This short tutorial tries to explain how you can install and use LaTeX on Ubuntu 20.04 to be used for daily stuff. First of all, let’s discuss what LaTeX is. In just 4 words, LaTeX is: A document preparation system. It gives you the ability to write professional documents – from papers to presentations and books.
Having this in mind and an operating Ubuntu 20.04 system, we will try to see all the steps need to install LaTeX and to start use it. Let’s start!

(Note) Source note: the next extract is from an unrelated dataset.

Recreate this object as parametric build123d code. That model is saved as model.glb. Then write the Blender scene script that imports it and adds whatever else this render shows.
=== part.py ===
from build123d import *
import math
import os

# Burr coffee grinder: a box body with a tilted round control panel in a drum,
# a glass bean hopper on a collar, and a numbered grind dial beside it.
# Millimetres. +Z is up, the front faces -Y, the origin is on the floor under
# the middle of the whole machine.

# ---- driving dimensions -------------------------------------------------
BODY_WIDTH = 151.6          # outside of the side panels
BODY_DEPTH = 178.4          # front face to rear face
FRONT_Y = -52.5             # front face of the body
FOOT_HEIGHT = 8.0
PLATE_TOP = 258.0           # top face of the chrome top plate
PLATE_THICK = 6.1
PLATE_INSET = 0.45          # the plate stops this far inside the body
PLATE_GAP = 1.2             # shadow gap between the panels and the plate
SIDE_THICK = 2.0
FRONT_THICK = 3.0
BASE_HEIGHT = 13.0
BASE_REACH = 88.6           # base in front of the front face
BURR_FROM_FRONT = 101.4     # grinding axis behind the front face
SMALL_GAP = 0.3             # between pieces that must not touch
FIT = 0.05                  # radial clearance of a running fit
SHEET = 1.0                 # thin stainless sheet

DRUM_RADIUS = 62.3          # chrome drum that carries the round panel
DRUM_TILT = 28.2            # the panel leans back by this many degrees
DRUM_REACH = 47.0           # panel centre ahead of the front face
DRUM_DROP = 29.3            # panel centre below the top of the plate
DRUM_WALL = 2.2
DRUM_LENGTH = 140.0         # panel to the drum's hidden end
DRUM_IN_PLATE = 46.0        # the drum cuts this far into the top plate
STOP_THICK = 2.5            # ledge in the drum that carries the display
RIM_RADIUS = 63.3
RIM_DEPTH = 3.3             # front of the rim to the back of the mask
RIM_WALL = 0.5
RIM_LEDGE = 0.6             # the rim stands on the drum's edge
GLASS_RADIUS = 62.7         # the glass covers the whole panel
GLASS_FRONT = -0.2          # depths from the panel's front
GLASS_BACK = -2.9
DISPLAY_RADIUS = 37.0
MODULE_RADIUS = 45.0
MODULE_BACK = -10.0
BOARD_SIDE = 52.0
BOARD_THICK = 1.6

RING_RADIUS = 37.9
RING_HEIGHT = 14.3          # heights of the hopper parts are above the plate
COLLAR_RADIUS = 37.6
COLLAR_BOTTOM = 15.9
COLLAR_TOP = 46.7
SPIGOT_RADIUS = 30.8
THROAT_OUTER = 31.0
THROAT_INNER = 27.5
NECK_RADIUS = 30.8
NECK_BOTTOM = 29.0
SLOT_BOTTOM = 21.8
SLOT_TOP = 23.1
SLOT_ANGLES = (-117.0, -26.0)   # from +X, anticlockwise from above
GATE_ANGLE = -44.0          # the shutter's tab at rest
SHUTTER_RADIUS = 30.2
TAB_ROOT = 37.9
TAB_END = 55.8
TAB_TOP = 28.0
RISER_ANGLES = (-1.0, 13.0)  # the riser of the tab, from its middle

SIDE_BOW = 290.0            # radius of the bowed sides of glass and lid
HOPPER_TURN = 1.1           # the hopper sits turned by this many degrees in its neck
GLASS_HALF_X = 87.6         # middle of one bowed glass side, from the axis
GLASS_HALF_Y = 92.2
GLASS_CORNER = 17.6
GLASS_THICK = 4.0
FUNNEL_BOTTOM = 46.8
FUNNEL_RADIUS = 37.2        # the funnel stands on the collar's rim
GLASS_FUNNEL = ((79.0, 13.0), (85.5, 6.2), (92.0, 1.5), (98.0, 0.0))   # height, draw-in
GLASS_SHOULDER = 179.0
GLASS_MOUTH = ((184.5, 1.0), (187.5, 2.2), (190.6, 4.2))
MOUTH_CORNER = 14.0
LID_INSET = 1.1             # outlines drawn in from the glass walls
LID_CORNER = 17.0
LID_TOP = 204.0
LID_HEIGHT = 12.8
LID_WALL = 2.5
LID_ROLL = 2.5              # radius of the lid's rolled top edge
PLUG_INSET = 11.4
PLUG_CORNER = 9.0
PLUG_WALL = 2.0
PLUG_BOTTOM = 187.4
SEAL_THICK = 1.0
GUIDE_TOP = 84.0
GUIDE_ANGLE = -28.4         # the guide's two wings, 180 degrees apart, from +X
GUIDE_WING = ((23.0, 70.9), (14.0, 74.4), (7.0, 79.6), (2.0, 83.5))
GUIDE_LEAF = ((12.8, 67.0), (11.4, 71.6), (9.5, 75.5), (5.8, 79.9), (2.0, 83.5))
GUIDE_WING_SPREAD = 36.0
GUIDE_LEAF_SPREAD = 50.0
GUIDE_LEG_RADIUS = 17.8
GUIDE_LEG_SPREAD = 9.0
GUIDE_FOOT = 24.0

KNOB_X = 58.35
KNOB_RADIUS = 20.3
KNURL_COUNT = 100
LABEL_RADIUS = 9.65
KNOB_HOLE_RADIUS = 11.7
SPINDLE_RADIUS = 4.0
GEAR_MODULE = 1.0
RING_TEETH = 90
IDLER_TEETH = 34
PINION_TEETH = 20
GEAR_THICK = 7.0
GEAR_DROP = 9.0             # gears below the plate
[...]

Step 1: Install TexLive distribution with all associated packages
sudo apt install texlive-latex-extra
This operation requires around 1 GB of data available on disk. After confirmation, please be patient. The process will take some time.
After this operation, 933 MB of additional disk space will be used
Step 2: Create your first document
You can use nano, vim or any other tool for creating and editing files. In my case, I’ve used nano:
nano hello.tex
\documentclass[12pt]{article}
\begin{document}
Hello world!
$Hello world!$ %math mode
\end{document}
Save you first document.
Step 3: Generate your first PDF file
At this point, you have an ugly .tex file. To generate a nice PDF from it, you have to compile it:
pdflatex hello.tex
If the operation is successful, you will see something similar with my output:
This is pdfTeX, Version 3.14159265-2.6-1.40.20 (TeX Live 2019/Debian) (preloaded format=pdflatex)

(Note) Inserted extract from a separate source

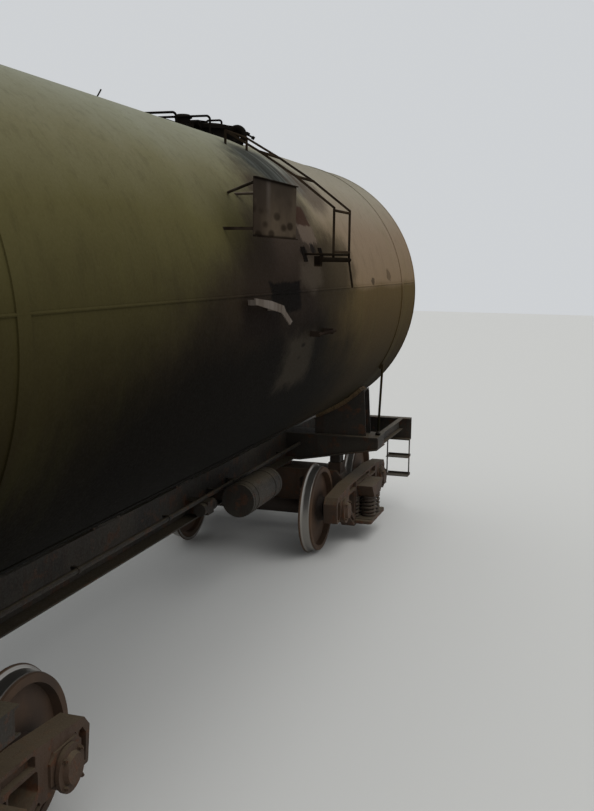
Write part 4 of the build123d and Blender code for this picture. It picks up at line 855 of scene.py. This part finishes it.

restricted \write18 enabled.
entering extended mode
(./hello.tex
LaTeX2e <2020-02-02> patch level 2
L3 programming layer <2020-02-14>
(/usr/share/texlive/texmf-dist/tex/latex/base/article.cls
Document Class: article 2019/12/20 v1.4l Standard LaTeX document class
(/usr/share/texlive/texmf-dist/tex/latex/base/size12.clo))
(/usr/share/texlive/texmf-dist/tex/latex/l3backend/l3backend-pdfmode.def)
No file hello.aux.
[1{/var/lib/texmf/fonts/map/pdftex/updmap/pdftex.map}] (./hello.aux) )</usr/sha
re/texlive/texmf-dist/fonts/type1/public/amsfonts/cm/cmmi12.pfb></usr/share/tex
live/texmf-dist/fonts/type1/public/amsfonts/cm/cmr12.pfb>
Output written on hello.pdf (1 page, 19578 bytes).
Transcript written on hello.log.
The output is written on hello.pdf. You can take a look over it! Good luck!